Nach der Geburt ihrer Tochter und einer Reihe von Initiativen, die vonseiten des Koordinationsbüros durchgeführt wurden, zog es Birgit Schopmans jedoch wieder zurück in die Beratungsstelle des Vereins. Im Rahmen der allgemeinen Beratung im Sinne offener Hilfen beriet Birgit Schopmans in den Folgejahren viele behinderte Menschen in Kassel und weit über die Grenzen Kassels hinaus. Sei es die Ablösung aus dem Elternhaus, Anträge für Assistenz, Hilfsmittel etc. oder die Suche nach beruflichen Möglichkeiten, viele Türen konnten in den letzten Jahrzehnten geöffnet werden. Besonders wichtig sind ihr auch heute noch die vielen Freizeitaktivitäten des Vereins. Waren diese in den Anfangszeiten der Selbstbestimmt Leben Bewegung in Kassel eher verpönt, weil diese von anderen Vereinen meist paternalistisch organisiert waren und es meist nur beim Kaffeetrinken blieb, ist Birgit Schopmans dabei das Empowerment besonders wichtig. Im Kasseler Verein zur Förderung der Autonomie Behinderter (fab) spielt das ehren- und hauptamtliche Engagement behinderter Menschen daher eine wichtige Rolle – und vor allem der Austausch darüber, wie mehr Selbstbestimmung und Inklusion gelebt werden kann. So ist Birgit Schopmans keine Beraterin, die nur in ihrem Büro sitzt. Sie organisiert und koordiniert viele Aktivitäten, macht eine engagierte Öffentlichkeitsarbeit und ermuntert immer wieder Menschen mit ganz unterschiedlichen Behinderungen, sich einzubringen und ihr Leben selbstbestimmter zu gestalten.

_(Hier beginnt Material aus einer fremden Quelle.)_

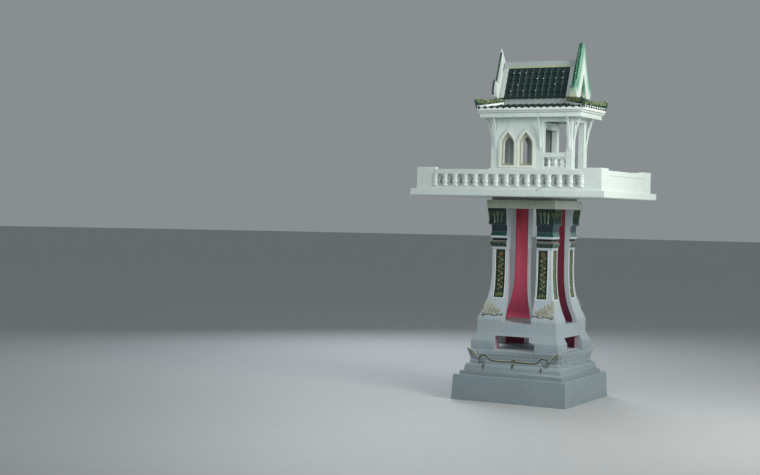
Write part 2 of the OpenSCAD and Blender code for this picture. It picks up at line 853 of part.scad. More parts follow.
plinth();
base_steps();
lion_foot_course();
foot(1, -1);  // foot_front_right
foot(1, 1);  // foot_front_left
foot(-1, -1);  // foot_back_right
foot(-1, 1);  // foot_back_left
pedestal_deck();
leg(1, -1);  // leg_front_right
leg(1, 1);  // leg_front_left
leg(-1, -1);  // leg_back_right
leg(-1, 1);  // leg_back_left
capital(1, -1);  // capital_front_right
capital(1, 1);  // capital_front_left
capital(-1, -1);  // capital_back_right
capital(-1, 1);  // capital_back_left
leg_panels();
top_slab();
bearing_pad();
terrace_floor();
parapet_front();
parapet_back();
parapet_right();
parapet_left();
corner_blocks();
house_base();
wall_right();
wall_left();
wall_back();
wall_door();
window_frames();
porch_posts();
porch_balustrades();
wall_beam();
eave_brackets();
cornice();
skirt_roof();
hip_ridges();
roof_neck();
roof_slope_right();
roof_slope_left();
ridge_cap();
gable_panels();
bargeboard_front();
bargeboard_back();
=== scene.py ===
"""Looks of a cast concrete spirit house: enamel paint, tiles, petals, scrolls, balusters and wear."""
import random
from math import atan2, cos, degrees, hypot, pi, radians, sin, sqrt

import bmesh
import bpy
from mathutils import Matrix, Vector


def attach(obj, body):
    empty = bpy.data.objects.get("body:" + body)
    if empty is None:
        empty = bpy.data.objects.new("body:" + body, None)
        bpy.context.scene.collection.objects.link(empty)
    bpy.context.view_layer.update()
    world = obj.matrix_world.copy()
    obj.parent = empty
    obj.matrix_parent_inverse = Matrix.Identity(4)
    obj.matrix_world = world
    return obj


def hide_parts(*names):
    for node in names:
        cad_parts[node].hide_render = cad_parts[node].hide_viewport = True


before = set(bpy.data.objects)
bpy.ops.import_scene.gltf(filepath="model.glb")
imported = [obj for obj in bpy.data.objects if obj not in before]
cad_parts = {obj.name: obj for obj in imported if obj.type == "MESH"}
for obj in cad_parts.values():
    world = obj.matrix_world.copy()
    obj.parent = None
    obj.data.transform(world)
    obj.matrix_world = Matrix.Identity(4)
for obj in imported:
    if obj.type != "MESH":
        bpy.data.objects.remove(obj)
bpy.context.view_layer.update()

# Sizes are in mm in this script; each finished piece is brought to metres once, at the end
MM = 0.001
X, Y, Z = Vector((1, 0, 0)), Vector((0, 1, 0)), Vector((0, 0, 1))
chance = random.Random(7)

# Sizes that the castings set

# Half widths of the pedestal's shaft and feet, and of the openings between the legs and between the feet
SHAFT_HALF, FOOT_HALF, GAP_HALF, FOOT_GAP_HALF = 198, 290, 98, 136
# How far the legs flare, their foot and height, and the foot of their capitals
LEG_FLARE, LEG_Z, LEG_H, CAPITAL_Z = 64, 485, 458, 943
# The legs' inlays: lowest and highest level, and their edges from the middle of a face
PANEL_LOW, PANEL_HIGH, PANEL_IN, PANEL_OUT = 641, 935, 114, 170
# The parapets' outer faces, the terrace's edge and top, and the reach of the corner blocks
PARAPET_X, PARAPET_Y, TERRACE_Y, FLOOR_TOP, CORNER = 603, 472, 502, 1311, 125
BAY_PITCH, BAY_LOW, BAY_DEEP = 68.3, 19, 16
# The skirt roof: its eaves, and the neck that it rises to
EAVE_BACK, EAVE_FRONT, EAVE_HALF, EAVE_Z = -328, 381, 212, 1824
NECK_BACK, NECK_FRONT, NECK_HALF, NECK_Z = -196, 234, 80, 1854
# The upper roof: its slopes, the tile fields between the verge borders, and the ridge cap's foot
UPPER_BACK, UPPER_FRONT, UPPER_HALF, UPPER_FOOT, RIDGE = -226, 264, 89, 1894, 2130
FIELD_BACK, FIELD_FRONT, FIELD_TOP = -191, 225, 2090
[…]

Während der letzten 30 Jahre konnte Birgit Schopmans durch ihr haupt- und ehrenamtliches Engagement hunderte von behinderten Menschen erleben, die mittlerweile mit Assistenz und Unterstützung in ihrer eigenen Wohnung leben, am Leben in der Stadt teilnehmen und auch Jobs gefunden haben. Früher waren dies meist Ausnahmen, denn oft blieb neben dem Leben bei den Eltern meist nur eine Einrichtung für behinderte Menschen als Alternative für diejenigen, die viel Assistenz brauchen. Der Assistenzdienst des fab, die Beratung zum Unterstützten Wohnen und viele andere Angebote in der Stadt, die in den letzten 30 Jahren entstanden sind, bieten nun ganz andere Möglichkeiten. Dabei weiß Birgit Schopmans aber nur zu gut, dass es eine gute Beratung braucht, denn oft braucht es Wissen und Durchsetzungskraft, um Anträge zu stellen und auch Widersprüche einzulegen, wenn diese abgelehnt werden.

Die aus dem Niederrheinischen stammende Sozialarbeiterin blickt dabei zuversichtlich in die Zukunft, denn mittlerweile gibt es zumindest in Kassel viele Rollenvorbilder, die anderen behinderten Menschen vorleben bzw. zeigen können, wie man trotz Einschränkungen und Unterstützungsbedarf selbstbestimmter leben kann. Und auch beim Abbau von Barrieren wird Birgit Schopmans nicht locker lassen, denn auch da gibt es nicht nur in Kassel noch sehr viel zu tun. Gefreut hat sie sich 2021 als die Kasseler Stadtverordnetenversammlung nach einer Aktion des fab und anderer Behindertenorganisationen beschlossen hat, die bisher grauen und schlecht zu sehenden Poller zukünftig farbkontrastiert zu gestalten. Denn auch an solchen vermeintlich kleinen Erfolgen kann sich die selbst blinde Sozialarbeiterin erfreuen, weil ihr die Selbstvertretung behinderter Menschen sehr am Herzen liegt. Und bis zur Rente hat die nun 57Jährige ja noch Zeit, um einiges mehr anzustubsen in Richtung selbstbestimmtes Leben behinderter Menschen.